Collected data>
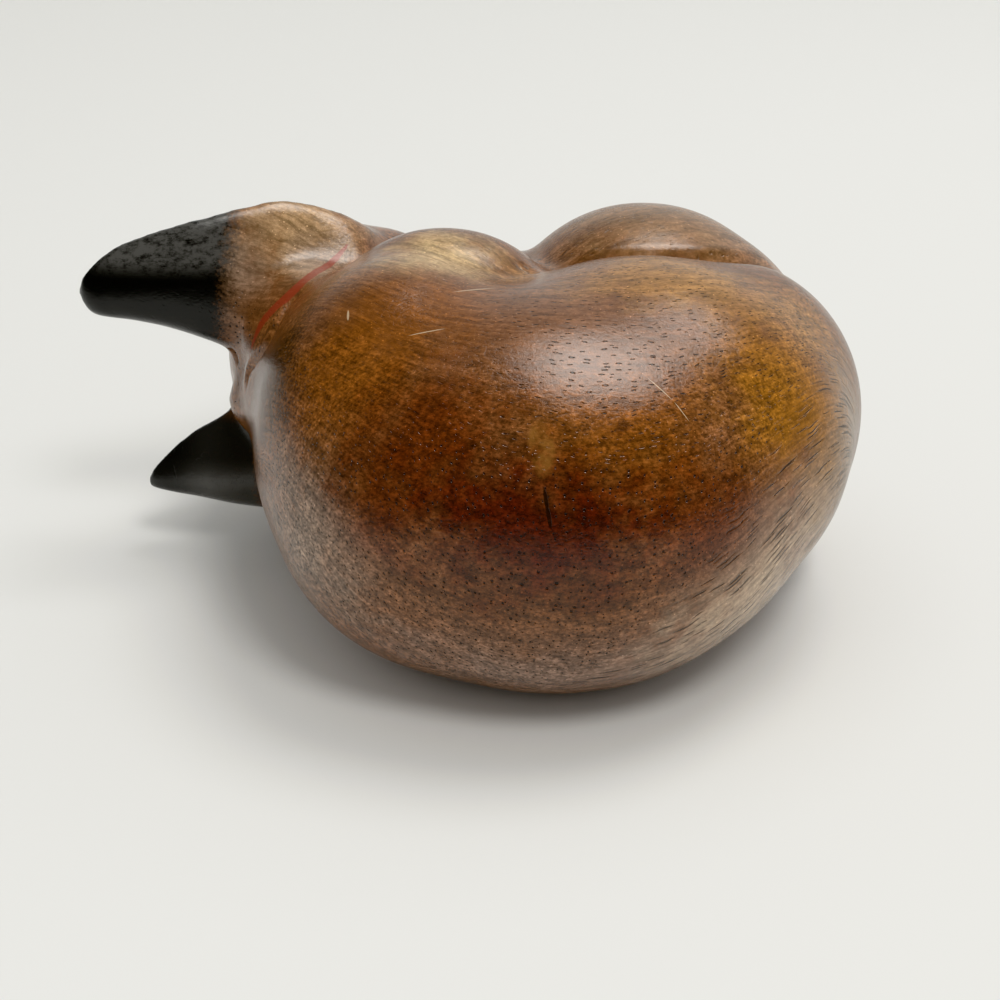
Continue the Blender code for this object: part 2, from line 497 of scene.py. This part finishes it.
mouth_stops = [[(NOSE_X + 1.6, FACE_Z), (MOUTH_X, FACE_Z)]]
eye_stops = []
for side in (-1, 1):
    mouth_stops.append([(MOUTH_X + ahead, FACE_Z + side * across) for ahead, across in MOUTH_CURVE])
    eye = []
    for step in range(9):
        share = step / 4 - 1
        eye.append((EYE_X + EYE_BULGE * (1 - share**2), FACE_Z + side * (EYE_APART + EYE_HALF_WIDTH * share)))
    eye_stops.append(eye)

for stops in eye_stops:
    groove(drop(stops), reach=1.1, depth=0.6, ends=0.12)
for stops in mouth_stops:
    groove(drop(stops), reach=0.8, depth=0.5, ends=0.1)
print("Strokes in the face:", len(eye_stops) + len(mouth_stops))

# %% [markdown]
# ## The paws
#
# Two forepaws are folded under the chin, and one hind foot lies before the belly. Each is only a
# rounded end until two short grooves part its toes.

# %% Toes
PAWS = {"upper_forepaw": (-7.5, 30.5), "lower_forepaw": (-7.0, 20.4), "hind_paw": (-3.0, 12.6)}
TOE_GAP = 1.7
TOE_BACK = 3.0
TOE_FRONT = 3.5
CLOSER_IN_FRONT = 0.8

for paw_x, paw_z in PAWS.values():
    for across in (-TOE_GAP, TOE_GAP):
        toe_line = [
            (paw_x + TOE_BACK, paw_z + across),
            (paw_x, paw_z + across),
            (paw_x - TOE_FRONT, paw_z + CLOSER_IN_FRONT * across),
        ]
        groove(drop(toe_line), reach=0.8, depth=0.7, ends=0.3)
normals = write_back()
print("Paws with toes:", len(PAWS))

# %% [markdown]
# ## Where the face is painted
#
# Eyes, mouth and nose are painted as well as cut. The grooves have just moved the surface, so
# their paths are dropped once more, onto the wood as it is now.

# %% Paths for the brush
surface = surface_of_skin()
eyes = [drop(stops) for stops in eye_stops]
mouth = [drop(stops) for stops in mouth_stops]
nose = drop([(NOSE_X - 0.4, FACE_Z - 0.9), (NOSE_X - 0.4, FACE_Z + 0.9)])
print("The nose is at", [round(value, 1) for value in nose[0]])

# %% [markdown]
# ## Hand-worked swells
#
# The block was worked by hand, so even its smoothest parts swell and dip by a few hundredths of a
# millimetre. Nobody sees that as a shape, but it is what makes a reflection waver.

# %% Swell and dip
SWELL_SIZE = 9.0
SWELL_HEIGHT = 0.07

swell = np.array([noise.noise(Vector(point) / SWELL_SIZE) for point in points])
points = points + normals * (swell * SWELL_HEIGHT)[:, None]
points[:, 2] = np.maximum(points[:, 2], 0)
normals = write_back()
print("Largest swell in mm:", round(abs(swell).max() * SWELL_HEIGHT, 3))

# %% [markdown]
# ## Where the paint goes
#
# Paint edges are crisper than the mesh is fine. So the mesh keeps how far each of its points is
# from the middle of a painted line, less half the line's width. That number changes evenly across
# the surface, and the material finds the edge exactly where it passes nought.


# %% Painted lines
def settle(path):
    """The same path, moved to the nearest places on the wood."""
    return [tuple(surface.find_nearest(Vector(stop))[0]) for stop in path]


def keep_line(name, lines, ends):
    """Stores how far each point is outside the nearest of these painted lines, in millimetres."""
    far_away = 50.0
    outside = np.full(len(points), far_away)
    for path, half_width in lines:
        distance, along = to_path(path)
        # A brush line tapers, but it doesn't come to a needle's point
        width = half_width * np.clip(np.minimum(along, 1 - along) / ends + 0.15, 0, 1)
        outside = np.minimum(outside, distance - width)
    layer = skin.attributes.new(name, "FLOAT", "POINT")
    layer.data.foreach_set("value", outside.astype(np.float32))
    print(name, "covers", int((outside < 0).sum()), "points")


COLLAR = smooth_path(
    [
        (-25.3, 25.8, 39.9),
        (-26.2, 23.8, 39.3),
        (-28.2, 19.8, 39.3),
        (-30.3, 16.8, 38.5),
        (-32.6, 15.2, 36.9),
        (-34.9, 14.8, 34.3),
        (-36.0, 14.3, 32.0),
        (-36.6, 14.2, 30.6),
    ]
)
COLLAR_PAINT = 0.68
EYE_PAINT = 0.5
MOUTH_PAINT = 0.38
NOSE_PAINT = 1.2

dark_lines = [(path, EYE_PAINT) for path in eyes] + [(path, MOUTH_PAINT) for path in mouth]
keep_line("collar", [(settle(COLLAR), COLLAR_PAINT)], ends=0.35)
keep_line("dark_lines", [*dark_lines, (nose, NOSE_PAINT)], ends=0.25)

# %% [markdown]
# ## Which way the grain runs
#
# Grain shows as arcs where a rounded form is cut from a straight tree. So the mesh also keeps two
# distances for each point: how far along the body it lies, and how far round it, starting from
# the top of the back. The second is bowed by the first, and its level lines are the grain. The
# head has an axis of its own. Its chart meets the body's in the crease of the neck.

# %% The chart of the grain
BODY_AXIS_Y = 4.0
BODY_AXIS_Z = 20.0
BODY_RADIUS = 27.0
STRETCH_PER_MM2 = 1 / 3600
FARTHEST_STRETCH = 33.0
BOW = 0.013
BOW_STARTS = 3.0
HEAD_AXIS_Y = 32.0
HEAD_AXIS_Z = 25.0
HEAD_RADIUS = 17.0
HEAD_SLOPE = 0.25
# The plane of the neck's crease, and the corner of the head that lies beyond it
CREASE_POINT = np.array((-25.3, 25.8, 39.9))
CREASE_FACES = np.array((-0.784, 0.357, 0.508))
CHIN_X = -11.0
CHIN_Y = 30.0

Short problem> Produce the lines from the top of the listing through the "eye_stops.append(eye)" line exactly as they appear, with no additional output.

The response>
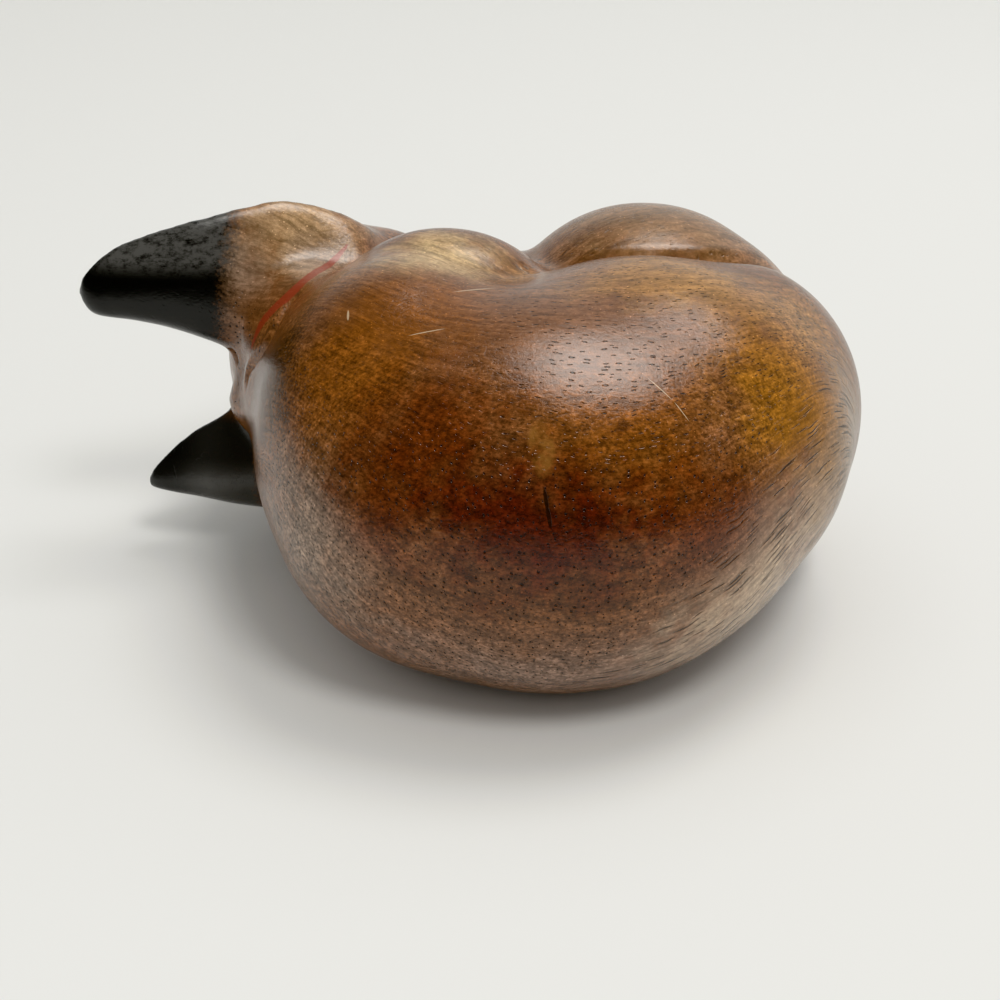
Continue the Blender code for this object: part 2, from line 497 of scene.py. This part finishes it.
mouth_stops = [[(NOSE_X + 1.6, FACE_Z), (MOUTH_X, FACE_Z)]]
eye_stops = []
for side in (-1, 1):
    mouth_stops.append([(MOUTH_X + ahead, FACE_Z + side * across) for ahead, across in MOUTH_CURVE])
    eye = []
    for step in range(9):
        share = step / 4 - 1
        eye.append((EYE_X + EYE_BULGE * (1 - share**2), FACE_Z + side * (EYE_APART + EYE_HALF_WIDTH * share)))
    eye_stops.append(eye)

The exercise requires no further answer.